Business groups and unions have welcomed the latest fall in unemployment, although the TUC said a full recovery in the value of wages was still years away.
General secretary Frances O’Grady said: “Average weekly earnings are still worth £40 a week less than before the crash and pay growth remains too slow.
“The Government needs to do more to build a high-investment, high-productivity economy with more better-paid work.”
David Kern, chief economist at the British Chambers of Commerce, said: “Yet another set of positive employment figures confirms that Britain’s labour market remains a source of strength for our economy.
“However, if this cannot be translated into faster economic growth, higher employment will not be matched by gains in productivity.”
Shadow work and pensions secretary Owen Smith said: “The employment numbers are moving in the right direction. However, these statistics alone do not tell the full story, as they come in the middle of a Tory crisis of low pay and insecure work.”
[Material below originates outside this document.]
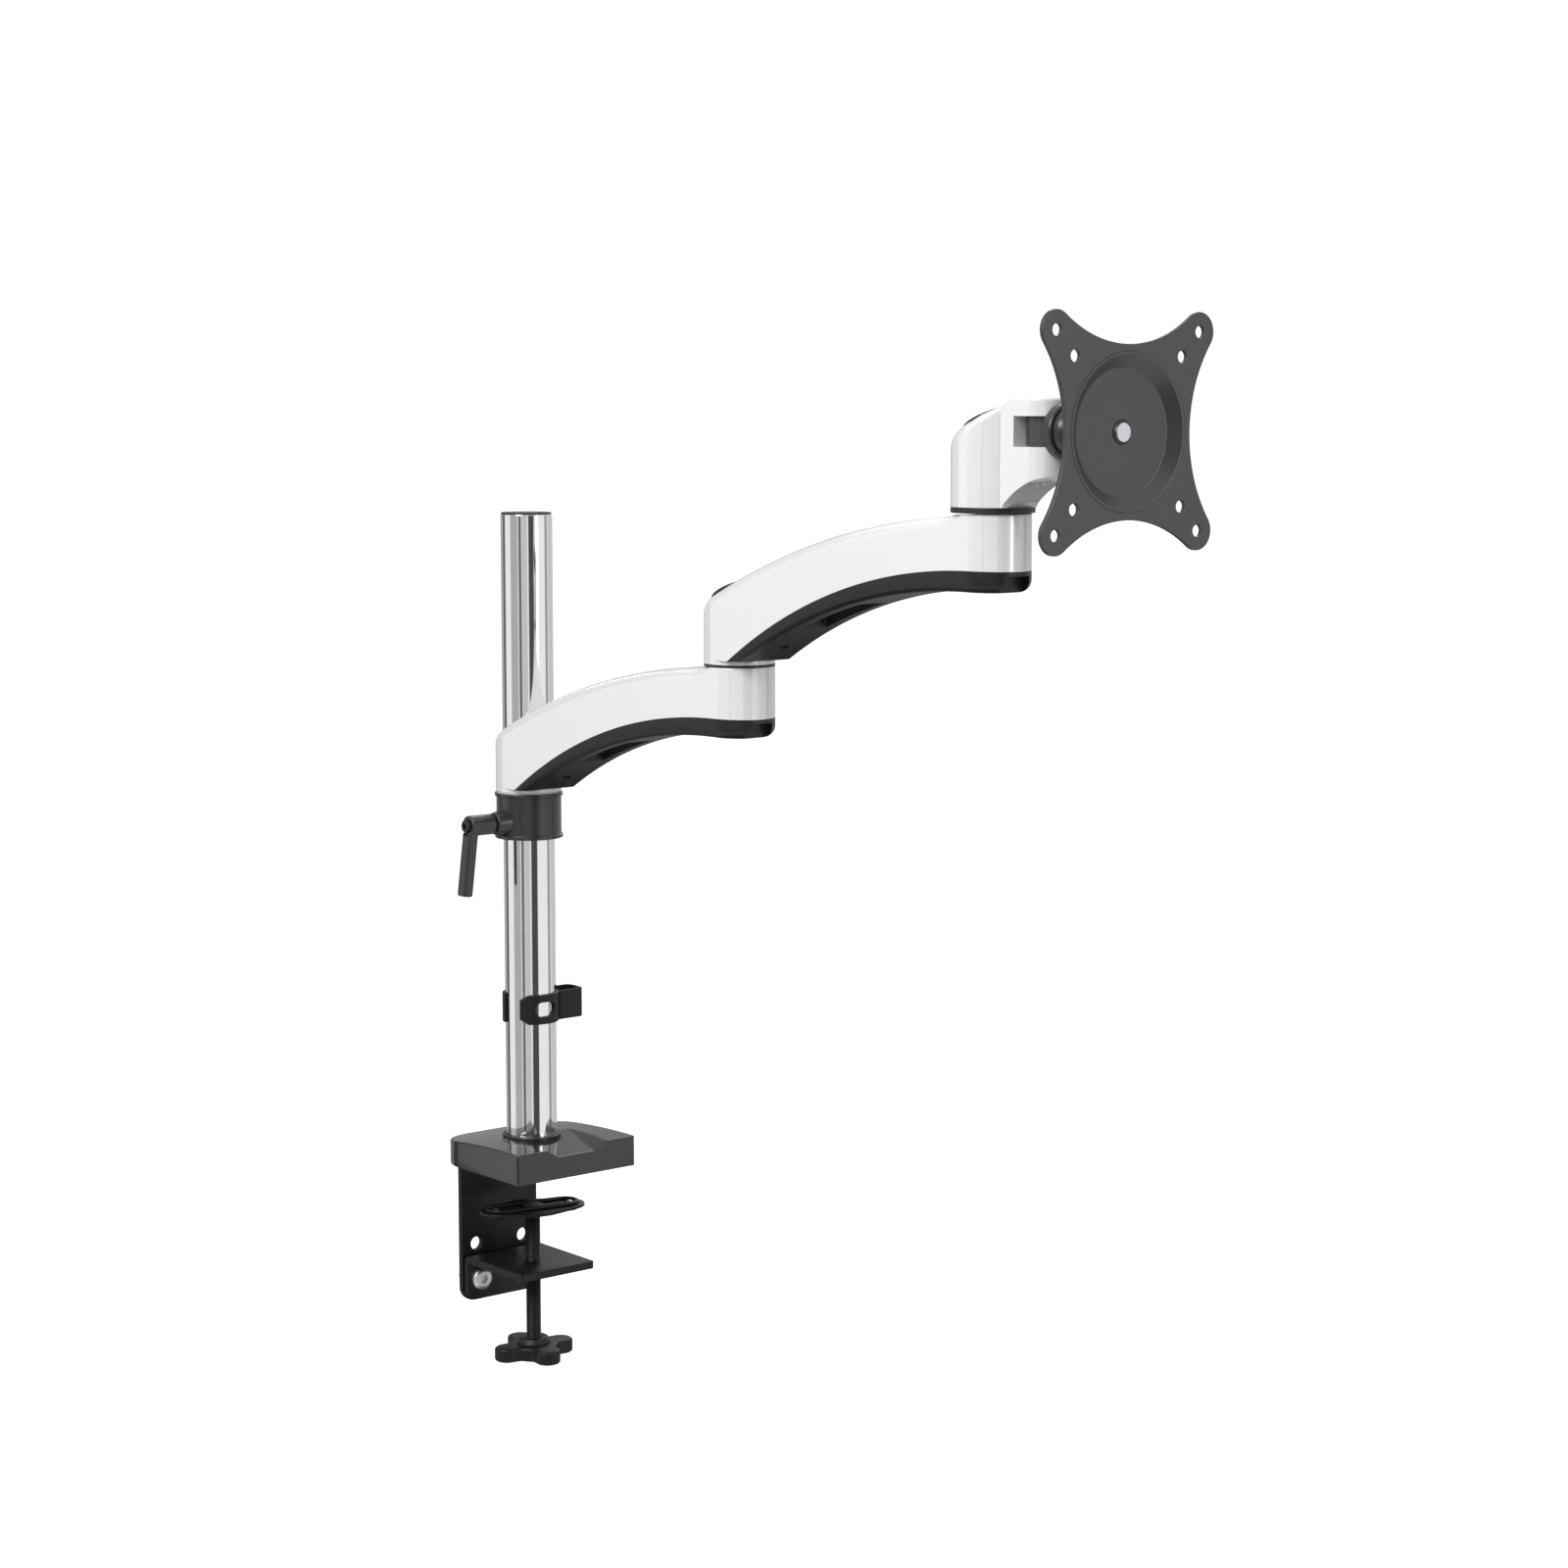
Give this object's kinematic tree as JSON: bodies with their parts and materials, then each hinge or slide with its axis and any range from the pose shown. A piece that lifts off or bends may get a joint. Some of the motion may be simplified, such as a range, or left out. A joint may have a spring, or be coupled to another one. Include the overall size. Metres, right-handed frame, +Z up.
{
  "type": "monitor arm",
  "caption": "Desk-clamped monitor arm: pole with height collar, two curved cast arms with cable covers, swivel head and a tilting square screen plate.",
  "frame": {"origin": "on the pole's axis, at the desk surface that the base rests on", "axes": "+Z up along the pole, -Y forwards along the straightened arms to the screen, +X to the right of someone facing the same way as the screen plate's back"},
  "size_m": [0.12, 0.5692, 0.6511],
  "materials": {
    "desk_pad": "thin black pad",
    "clamp_black": "black powder coat, satin",
    "steel_grey": "dull zinc plate",
    "zinc": "zinc plated",
    "cover_black": "glossy black",
    "black_trim": "black, satin",
    "chrome": "bright plated steel tube",
    "clip_black": "black, semi-gloss",
    "zinc_bright": "bright zinc plated",
    "screw_black": "blackened steel",
    "knob_black": "black, fine grain",
    "collar_black": "black, semi-gloss",
    "nylon": "natural nylon",
    "brass": "turned",
    "arm_white": "glossy white paint on cast aluminium",
    "cover_satin": "black, semi-gloss",
    "barrel_grey": "grey metallic paint",
    "cup_black": "black, satin",
    "ball_steel": "turned and plated",
    "plate_charcoal": "charcoal, fine satin texture"
  },
  "bodies": {
    "base": {"desk_pad": "desk_pad", "clamp_bracket": "clamp_black", "base_plate": "steel_grey", "bracket_screws": "zinc", "pole_bolt": "zinc", "pole_insert": "zinc", "base_cover": "cover_black", "cover_screws": "zinc", "foot_ring": "black_trim", "pole": "chrome", "pole_cap": "black_trim", "clamp_jaw": "clamp_black", "jaw_bolts": "zinc_bright", "jaw_nuts": "zinc_bright"},
    "clip": {"cable_clip": "clip_black"},
    "pad": {"pressure_plate": "clamp_black", "swivel_strap": "clamp_black", "pad_rivets": "zinc_bright"},
    "screw": {"clamp_screw": "screw_black", "clamp_knob": "knob_black", "knob_nut": "zinc"},
    "collar": {"height_collar": "collar_black", "collar_bush": "nylon", "brake_shoe": "brass", "swivel_washer": "nylon"},
    "lever_core": {"lever_stud": "zinc", "lever_screw": "screw_black", "lever_spring": "zinc"},
    "lever_grip": {"lever_handle": "collar_black"},
    "lower_arm": {"lower_arm_shell": "arm_white", "lower_arm_cover": "cover_satin", "lower_cover_screws": "zinc", "lower_arm_bush": "nylon", "elbow_pin": "zinc", "elbow_ring": "black_trim", "elbow_washer": "zinc", "elbow_nut": "zinc"},
    "upper_arm": {"upper_arm_shell": "arm_white", "upper_arm_cover": "cover_satin", "upper_cover_screws": "zinc", "upper_arm_plug": "black_trim", "elbow_bush": "nylon", "wrist_pin": "zinc", "wrist_ring": "black_trim", "wrist_washer": "zinc", "wrist_nut": "zinc"},
    "head": {"head_shell": "arm_white", "head_plug": "black_trim", "wrist_bush": "nylon", "swivel_screw": "zinc"},
    "swivel": {"swivel_barrel": "barrel_grey", "socket_cup": "cup_black", "socket_ring": "cup_black"},
    "ball": {"ball_stud": "ball_steel", "stud_washer": "nylon"},
    "plate": {"vesa_plate": "plate_charcoal", "plate_bush": "black_trim"}
  },
  "joints": [
    {"name": "clip_slide", "type": "slide", "parent": "base", "child": "clip", "axis": [0, 0, 1], "range_m": [-0.06, 0.02]},
    {"name": "press_slide", "type": "slide", "parent": "base", "child": "pad", "axis": [0, 0, 1], "range_m": [-0.028, 0.025]},
    {"name": "screw_turn", "type": "hinge", "parent": "pad", "child": "screw", "pos_m": [0, 0, 0], "axis": [0, 0, 1], "range_deg": [-6721, 6001]},
    {"name": "collar_slide", "type": "slide", "parent": "base", "child": "collar", "axis": [0, 0, 1], "range_m": [-0.07, 0.115]},
    {"name": "lever_turn", "type": "hinge", "parent": "collar", "child": "lever_core", "pos_m": [-0.03, 0, 0.2188], "axis": [1, 0, 0], "range_deg": [-75, 75]},
    {"name": "lever_lift", "type": "slide", "parent": "lever_core", "child": "lever_grip", "axis": [-1, 0, 0], "range_m": [0, 0.003], "stiffness_N_per_m": 800, "springref_m": -0.003, "deforming": ["lever_spring"]},
    {"name": "arm_swivel", "type": "hinge", "parent": "collar", "child": "lower_arm", "pos_m": [0, 0, 0.238], "axis": [0, 0, 1], "continuous": true},
    {"name": "elbow", "type": "hinge", "parent": "lower_arm", "child": "upper_arm", "pos_m": [0, -0.211, 0.3309], "axis": [0, 0, 1], "range_deg": [-135, 135]},
    {"name": "wrist", "type": "hinge", "parent": "upper_arm", "child": "head", "pos_m": [0, -0.422, 0.4257], "axis": [0, 0, 1], "range_deg": [-90, 90]},
    {"name": "plate_pan", "type": "hinge", "parent": "head", "child": "swivel", "pos_m": [0, -0.4595, 0.4651], "axis": [0, 0, 1], "range_deg": [-45, 45]},
    {"name": "plate_tilt", "type": "hinge", "parent": "swivel", "child": "ball", "pos_m": [0, -0.483, 0.4651], "axis": [1, 0, 0], "range_deg": [-15, 15]},
    {"name": "plate_roll", "type": "hinge", "parent": "ball", "child": "plate", "pos_m": [0, -0.5202, 0.4651], "axis": [0, 1, 0], "continuous": true}
  ],
  "couplings": [
    {"joint": "screw_turn", "follows": "press_slide", "rad_per_m": 4188.8}
  ]
}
Michael Martins, of the Institute of Directors, said: “It is encouraging to see the UK labour market continue to tighten despite the economic headwinds we are hearing so much about.
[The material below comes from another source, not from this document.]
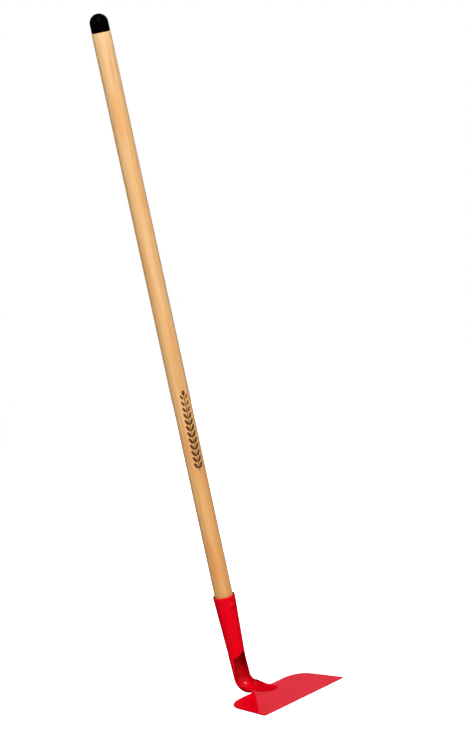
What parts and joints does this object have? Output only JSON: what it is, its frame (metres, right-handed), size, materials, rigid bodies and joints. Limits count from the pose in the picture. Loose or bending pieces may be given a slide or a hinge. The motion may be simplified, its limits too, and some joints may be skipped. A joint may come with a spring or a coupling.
{
  "type": "draw hoe",
  "caption": "Long-handled draw hoe: solid steel blade and rolled socket in one piece, wooden handle, through rivet and domed end cap.",
  "frame": {"origin": "on the handle's axis where the upper hand grips, 180 mm below the rim of the end cap", "axes": "+Z along the handle from the head to the end cap; +X towards the cutting edge; +Y across the blade"},
  "size_m": [0.1962, 0.1742, 1.186],
  "materials": {
    "red_enamel": "gloss",
    "lacquered_ash": "satin",
    "black_cap": "satin"
  },
  "bodies": {
    "root": {"hoe_head": "red_enamel", "socket_rivet": "red_enamel", "handle": "lacquered_ash", "end_cap": "black_cap"}
  },
  "joints": []
}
“The employment rate is still at a record high, the number of vacancies across the economy is at a near-record high and the number of people who cannot find full-time work continues to dip. Wage growth, too, is comfortably outpacing inflation.”
Laura Gardiner, of the Resolution Foundation, said that despite a gloomy jobs market, the proportion of people in work remained at record levels.
“But the pace of Britain’s pay recovery remains disappointing. Weak earnings growth, coupled with the ratcheting up of the personal tax allowance, are lowering tax receipts and putting more pressure on the public finances.”
Economist Dr John Philpott said employers were becoming more cautious over hiring decisions as they approach what will be a “quarter of uncertainty”, including the introduction of the national living wage in April and the EU referendum in June.